Frequently asked questions

How many tiles do I need for a 100 sq ft floor?

For 12 × 24 in tiles (2 sq ft each) at a 10% waste factor, a 100 sq ft floor needs about 55 tiles: 100 × 1.10 = 110 sq ft, divided by 2 sq ft per tile. Smaller tiles need proportionally more; a 12 × 12 in tile (1 sq ft) would need about 110.

What waste factor should I use for tile?

About 10% for a straight or brick-bond lay in a simple rectangular room, 15% for a diagonal lay, and 15–20% for herringbone, chevron or a room with lots of cuts and jogs. Large-format tile and hand-selected natural stone run higher.

Does the tile count include grout joints?

Yes — the grout joint is part of the tile field, so you use the net floor area without subtracting anything for joints. Joint width affects how much grout you buy, not how many tiles, so use the grout calculator for that.

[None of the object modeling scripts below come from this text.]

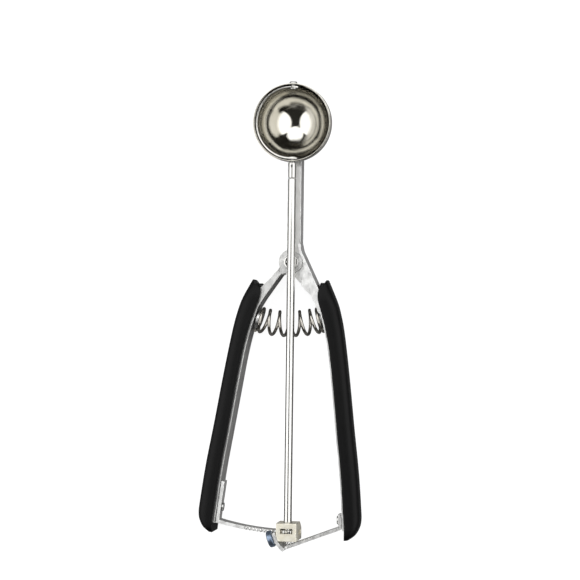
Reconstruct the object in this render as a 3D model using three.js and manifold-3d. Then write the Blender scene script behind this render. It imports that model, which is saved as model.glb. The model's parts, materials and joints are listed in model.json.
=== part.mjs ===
// Squeeze cookie scoop with a round bowl, a sweeping wiper and a rack and pinion drive.
// Millimetres. The scoop lies on a table with its bowl open upwards.
// X points to the right, Y from the handles to the bowl and Z up.
// While it is built, x and y are measured from the hinge and z from the table.
// At the end everything is moved so that the origin is the middle of the base.
import * as THREE from "three";
import { mergeVertices } from "three/addons/utils/BufferGeometryUtils.js";
import Module from "manifold-3d";

const wasm = await Module();
wasm.setup();

// Bowl
const bowlRadius = 19.6;
const bowlWall = 0.8;
const bowlLip = 4;
const bowlDistance = 69.5;
const rimRoll = 0.5;
// Wiper
const wiperWidth = 7.8;
const wiperThickness = 0.7;
const wiperPinRadius = 1.2;
const wiperPinHeadRadius = 2;
const wiperPinHeadHeight = 0.8;
// Rod
const rodRadius = 2;
const rodOffset = 0.5;
const journalRadius = 1.3;
const journalHeadRadius = 2.1;
const journalHeadHeight = 0.6;
const shankLength = 7.6;
const shankSocketDepth = 4;
const shankSlotWidth = 0.9;
// Sheet metal frames
const sheet = 1.2;
const channelBack = 2.4;
const rodToChannel = 0.4;
const neckInset = 2.6;
const neckWidth = 7;
const neckOffset = 0.4;
const handleLength = 134;
const handleSpread = 27.6;
const openAngleDegrees = 4.1;
const flangeWidth = 5;
const flangeTopWidth = 2.7;
const earShare = 0.232;
const hingePlateShare = 0.203;
// Hinge rivet
const rivetRadius = 2.2;
const rivetHeadRadius = 3.7;
const rivetHeadHeight = 0.7;
// Grips
const gripWidth = 8.4;
const gripCover = 2.2;
const gripReveal = 0.9;
// Spring
const springInset = 1.4;
const springWireRadius = 0.8;
const springMiddlePitch = 5.2;
const springEndGap = 0.6;
const springSeatShare = 0.213;
const springStandoff = 0.6;
const studClearance = 0.6;
const studStandoff = 0.7;
const studLength = 2.4;
const studShankRadius = 1;
const studHeadRadius = 1.9;
const studHeadHeight = 0.6;
// Rack, pinion and their housing
const gearModule = 0.6;
const pinionTeeth = 10;
const pinionLength = 3;
const rackInset = 1.3;
const rackTeeth = 13;
const armThickness = 1.6;
const rackDepth = 8.1;
const rackBacklash = 0.2;
const toothRootGap = 0.24;
const housingWidth = 10.2;
const housingLength = 9;
const housingLead = 5.3;
const housingRise = 5.4;
const housingDepth = 18.4;
const housingTaper = 5.4;
const taperLength = 3.4;
const windowWidth = 6.4;
const windowLength = 2.6;
const windowRise = 1.3;
const tunnelFloor = 1.5;
const tunnelGap = 0.45;
const pinRadius = 0.5;
// Arms and their fasteners
const rackTabLength = 20;
const rackRivetRise = 6.8;
const stayTabLength = 7;
const stayRivetRise = 3.9;
const stayDepth = 7.5;
const stayCornerReach = 1.9;
const stayCornerDrop = 4.2;
const stayKneeDrop = 0.6;
const lugRise = 4.8;
const lugLowLength = 2.85;
const lugLength = 4.8;
const lugDegrees = 19;
const cornerCutReach = 4.7;
const cornerCutRise = 1.7;
const armRivetRadius = 1.2;
const armRivetHeadRadius = 2.2;
const armRivetHeadHeight = 0.7;
const screwHeadRadius = 4.2;
const screwHeadThickness = 2.8;
const screwRadius = 1.2;
const screwDepth = 0.5;
const screwHoleDepth = 1.5;
const screwRise = 2.3;
const screwAboveRod = 1.9;
const clipHeight = 0.8;
const clipMouth = 2.1;
// Clearances
const gap = 0.3;
const cut = 1;
const weldDistance = 0.0001;

// Heights and places that follow from the sizes above
const rodHeight = bowlRadius;
const channelFront = rodHeight - rodRadius - rodToChannel;
const neckBack = channelBack + neckInset;
const neckFront = channelFront - neckInset;
const frameMiddle = (channelBack + channelFront) / 2;
const springCoilRadius = (channelFront - channelBack) / 2 - springInset;
const studRadius = springCoilRadius - springWireRadius - studClearance;
const gripDepth = channelFront + gripCover;
const innerRadius = bowlRadius - bowlWall;
const bowlSeatRadius = bowlRadius + gap;
const neckCentre = rodOffset + neckOffset;
const neckLeft = neckCentre - neckWidth / 2;
const neckRight = neckCentre + neckWidth / 2;
const earRadius = earShare * handleSpread;
const hingePlateRadius = hingePlateShare * handleSpread;
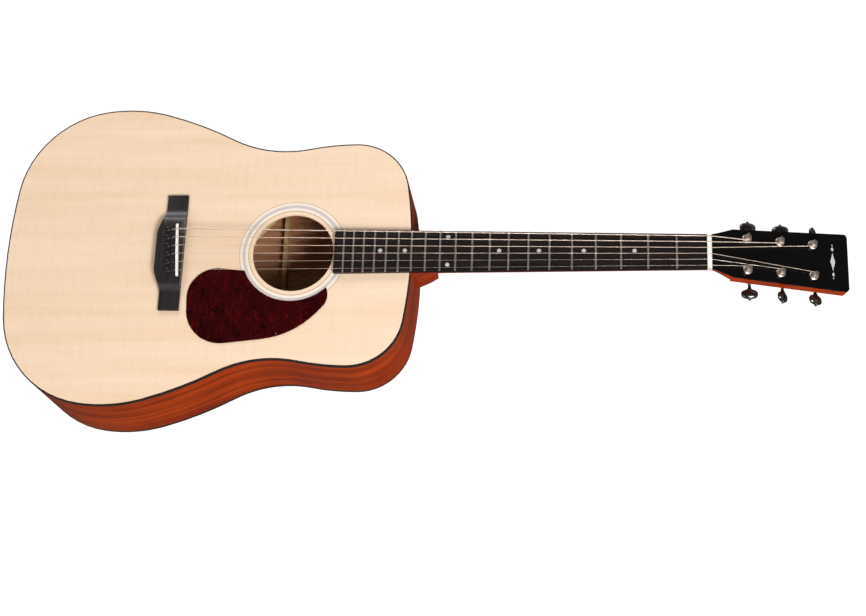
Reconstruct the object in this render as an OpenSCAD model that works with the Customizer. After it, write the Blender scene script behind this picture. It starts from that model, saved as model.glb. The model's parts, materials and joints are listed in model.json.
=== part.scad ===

Should I buy tiles by the box or as singles?

Tile is normally sold by the box, so take the tile count from this tool, divide by the tiles-per-box printed on the box, and round the box count up. Buy one extra full box as a spare, because dye lots change between production runs.

Is this the same as the quantity Tile Calculator?

The math is identical — both use tiles = ceil(area × (1 + waste) ÷ tile_sqft). This page frames it around planning a tiled floor layout; the Material Quantity tile calculator frames it as part of a general “how much do I need” workflow.